Our tools are failing us because they do not consider the life-cycle of vulnerability management. Our vulnerability scanning vendor’s marketing efforts have succeeded in a couple of things.
1. They sell lots of licenses and make tons of money
2. They show us just how fucked we are
We have to address this in a few key areas:
- We need a way to prioritize the vulnerabilities. Asset valuation, contextual awareness for pivot paths and trust relationships is critical. Very few organizations properly map these data flows or understand how a low value compromised system such as a desktop can lead to far greater impacts on core production servers. I find the OSSTMM focus on threat surface metrics and the associated RAV scoring is hugely beneficial here.
- We need a way to escalate from vulnerability detection to work actually being performed, A linkage between vulnerability scanning products and workorder / service desk applications seems the most obvious way to accomplish this. While some scanning vendors have made a feeble attempt to accommodate, if you are not running Remedy or prepared to start diving into API’s and customization mechanisms, your options are extremely limited. Identification of impact in the request will go a long way to easing the transition from work requested to work performed. Obviously there are still cultural battles that may need to be fought here as tools will only take us so far.

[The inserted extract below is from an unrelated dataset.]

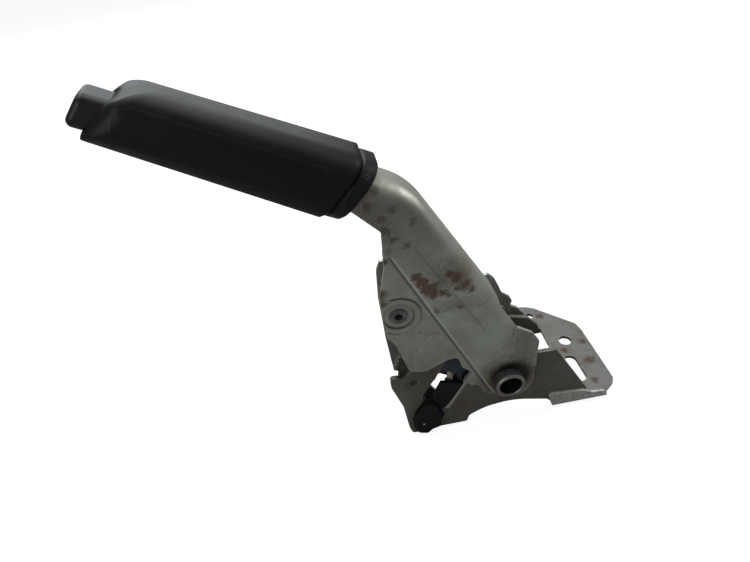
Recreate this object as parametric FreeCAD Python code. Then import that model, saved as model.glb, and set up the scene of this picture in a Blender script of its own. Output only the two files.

- Once work is performed, it would be helpful to be able to reference that back in the vulnerability scanning tools. A completed workorder should automatically trigger a re-scan, or better yet a re-scan should be performed before the workorder is considered complete. There should be historical records of remediation done on servers and hours tracked to better understand the costs associated with managing the server. A legacy server that is not being replaced due to costs but has to be constantly re-configured due to security failures may be justification enough to upgrade or eliminate the asset altogether. These work metrics are also useful in quantifying costs for security incidents as well.
- Lastly, all of this information needs to be referenced in whatever serves as a Computer Security Incident Tracking database. When analysts are working an incident, it is important they understand the security state of the assets involved in the incident. Scans should be data sources for your SIEM tools to provide additional contextual correlation for detected events.
Vulnerability Management is hard work and if all you are doing is sending monthly scans to your server team and hoping they address findings you will be in for a world of hurt. It requires coordination and most importantly a shift in mindset prioritizing these activities as if they were service interruptions. Because the day will come when you will wish they were.